Further alarms on scientific falsification are happening across the globe in various studies, such as in Global Warming. For example, Michael Mann is infamous for his misleading “Hockey Stick Graph” falsely showing temperatures spiking for the first time in history. Moreover, falsified science is found everywhere—more typically with popular topics. Overall, there has been a—Tenfold increase in scientific research papers retracted for fraud. Finally, wherever we find fame, money, or power, we should keep an eye out for suspect scientific research.
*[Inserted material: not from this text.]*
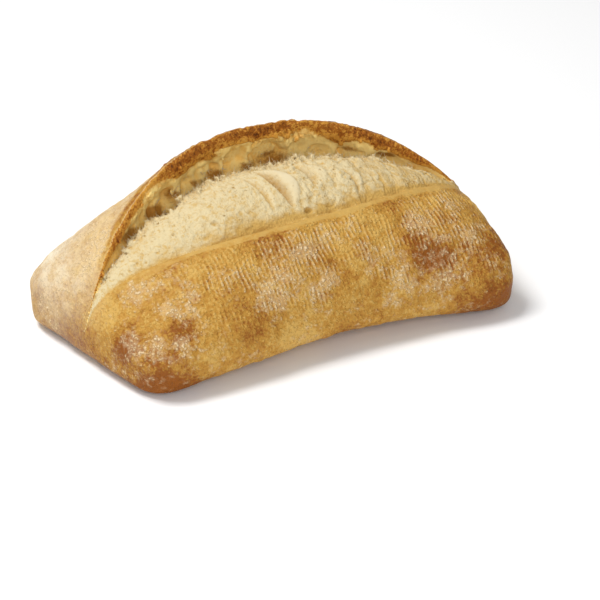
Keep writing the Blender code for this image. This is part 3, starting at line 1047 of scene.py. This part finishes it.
def crust_material(finish):
    """Golden crust with browner patches, a smooth lip, drifts of flour and painted shade in its
    hollows.
    """
    material, paint, shader, place, blotches = new_material("floury crust", 0.62, 0.14, 1.0)
    pebbles, _ = paint.group("Pebbles", pebbles_group, Place=place, Scale=820.0)
    ridge, hollow, lip = paint.mask("ridge"), paint.mask("hollow"), paint.mask("lip_band")
    rough = 1.0 - lip * 0.85
    specks = paint.noise(place, 850.0, 3.0, 0.8) - 0.42 - pebbles * 0.16
    baked = paint.mask("brown") + blotches * 1.7 + ridge.at_least(-0.3) * -0.14
    # Painted shade: the hollow mask darkens the crust where it lies below its surroundings.
    baked = baked + hollow * 0.9 + specks * (rough * 1.7)
    colour = paint.mix(paint.span(baked, -0.25, 0.3), finish.pale, finish.gold)
    colour = paint.mix(paint.span(baked, 0.2, 1.0), colour, finish.brown)
    mottled = paint.span(paint.noise(place, 170.0, 6.0, 0.8), 0.36, 0.62, 0.48, 0.98)
    pale = paint.mask("pale") * mottled
    colour = paint.mix(pale, colour, finish.back_pale)
    fine = paint.noise(place, 520.0, 4.0, 0.75)
    colour = paint.mix(lip * paint.span(fine, 0.38, 0.66, 1.0, 0.2), colour, finish.lip)
    dust, dust_node = paint.group("Flour dusting", dusting_group, Place=place, Pebbles=pebbles,
                                  Amount=paint.mask("flour") + ridge * 0.26 - lip)
    flour = dust * 0.9
    grain = paint.noise(place, 900.0, 4.0, 0.7) * 0.6
    grain = grain + Value(paint.tree, dust_node.outputs["Height"]) + pebbles * 0.6
    finished(paint, shader, grain * (1.0 - pale * 0.4) * rough, 0.0005,
             Base_Color=paint.mix(flour, colour, finish.flour),
             Roughness=paint.span(flour, 0.0, 0.6, 0.5, 0.9))
    return material


def crumb_material(finish):
    """Cream torn crumb, finely porous, with golden flecks, toasted patches and painted shade in
    its pores, hollows and creases.
    """
    material, paint, shader, place, blotches = new_material("torn crumb", 0.85, 0.06, 1.5)
    membrane, hollow = paint.mask("membrane"), paint.mask("hollow")
    calm = 1.0 - membrane
    # The toast also takes painted shade from the hollows.
    toast = paint.mask("toast") + blotches + hollow * 1.1 - membrane * 0.4
    colour = paint.mix(paint.span(toast, -0.1, 0.85), finish.cream, finish.toasted)
    flecks = paint.span(paint.noise(place, 480.0, 4.0, 0.75, 0.6), 0.48, 0.66)
    colour = paint.mix(flecks * (calm * 0.7), colour, finish.toasted)
    pores = paint.cells(place, 900.0)
    porous = paint.span(paint.noise(place, 260.0, 2.0), 0.48, 0.66)
    # Painted shade: dark dots in the pores of the finer cells.
    dark = (1.0 - paint.span(pores, 0.05, 0.4)) * calm * (porous * 0.5)
    colour = paint.mix(dark, colour, finish.pore_shade)
    # Painted shade in the sunk places and along the creases, in the pore colour.
    sunk_shade = paint.span(hollow, 0.2, 0.8, 0.0, 0.6) * calm
    colour = paint.mix(sunk_shade.at_least(paint.mask("crease") * 0.9), colour, finish.pore_shade)
    strands = paint.add("ShaderNodeMapping", {"vector_type": "POINT"}, Vector=place,
                        Scale=(1.0, 0.22, 0.5))
    lines = paint.noise(strands.outputs[0], 1100.0, 3.0, 0.7)
    finished(paint, shader, (pores * 0.5 + lines) * calm, 0.0007, 0.8,
             Base_Color=paint.mix(membrane * 0.75, colour, finish.membrane))
    return material


def ear_material(finish):
    """The ear: cream walls and golden hollows, whose deeper tone is painted shade, browning up
    to a dark cracked rim.
    """
    material, paint, shader, place, blotches = new_material("ear", 0.7, 0.12, 1.6)
    # The bright mask lightens the ear's face towards the right, as painted light.
    hollow, bright = paint.mask("hollow"), paint.mask("bright")
    fibres = paint.noise(place, 760.0, 4.0, 0.75, 0.5) - 0.5
    # Painted shade: the face turns tan in its hollows and stays light on the thin walls between.
    tan = blotches + hollow * 2.2 + fibres * 1.6 - bright * 0.5
    colour = paint.mix(paint.span(tan, -0.5, 0.7), finish.ear_light, finish.ear_tan)
    # Painted shade: the deepest places of the face take the deep colour.
    deep = paint.mask("deep") + blotches * 2.5 - bright
    colour = paint.mix(paint.span(deep, 2.2, 5.6, 0.0, 0.5), colour, finish.ear_deep_shade)
    ragged = paint.noise(place, 420.0, 3.0, 0.7) * 1.2
    # Painted shade of the tears along the crumb.
    torn = paint.span(paint.mask("root") + ragged, 0.85, 1.45, 0.0, 0.9)
    colour = paint.mix(torn, colour, finish.ear_root_shade)
    crags = paint.noise(place, 1050.0, 4.0, 0.75, 0.6)
    rim = paint.mask("rim") + blotches * 0.7
    colour = paint.mix(paint.span(rim, 0.12, 0.5), colour, finish.rim_light)
    # Painted shade: the hollow mask also darkens the rim towards brown and its darkest cracks.
    browned = rim + hollow * 0.9 + crags * paint.span(rim, 0.15, 0.5, 0.0, 3.4)
    colour = paint.mix(paint.span(browned, 2.15, 2.60), colour, finish.rim_brown)
    finished(paint, shader, crags * paint.span(rim, 0.15, 0.5, 0.5, 1.0), 0.0009,
             Base_Color=paint.mix(paint.span(browned, 2.70, 3.20), colour, finish.rim_dark),
             Roughness=paint.span(rim, 0.3, 0.9, 0.8, 0.5))
    return material


def colour_prop(name, description, value):
    """A colour that a user may change."""
    return bpy.props.FloatVectorProperty(name=name, description=description, subtype="COLOR",
                                         size=3, min=0.0, max=1.0, default=value)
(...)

And certainly, in such a politically and culturally important field as evolutionary biology, with its vast use as a foundation for all modern, public undertakings, we must especially be on the lookout for fraud—such as the many faked “Missing Links” between ape and man, like Piltdown Man, Nebraska Man, Peking Man, etc… (list of evolutionary frauds).
So what can be done to improve scientific rectitude and create a more open, and scientific culture? We must acknowledge that “Science” is only the Scientific Method and no one needs special permission to criticize established theories or offer new ones. That is the only way Science itself can evolve. So we must encourage a humble regard for the truth and a measured response to those who challenge even highly regarded scientific “facts”—since today’s facts are often tomorrow’s misinformation—as described in Half the Facts You Know Are Probably Wrong. Overall, a sense of modesty towards dissent should be highly encouraged in the sciences instead of fury when one’s icons are pulled down. One writer suggests the following as an antidote to scientific close-minded arrogance:
I focus on the virtue of “intellectual humility” and ask what relevance it has for the pursuit of scientific knowledge. I argue that intellectually humble scientists have a stronger likelihood of winning knowledge and other intellectual goods than those lacking this virtue.
After all, some of today’s “heretics” will evolve into tomorrow’s visionary geniuses.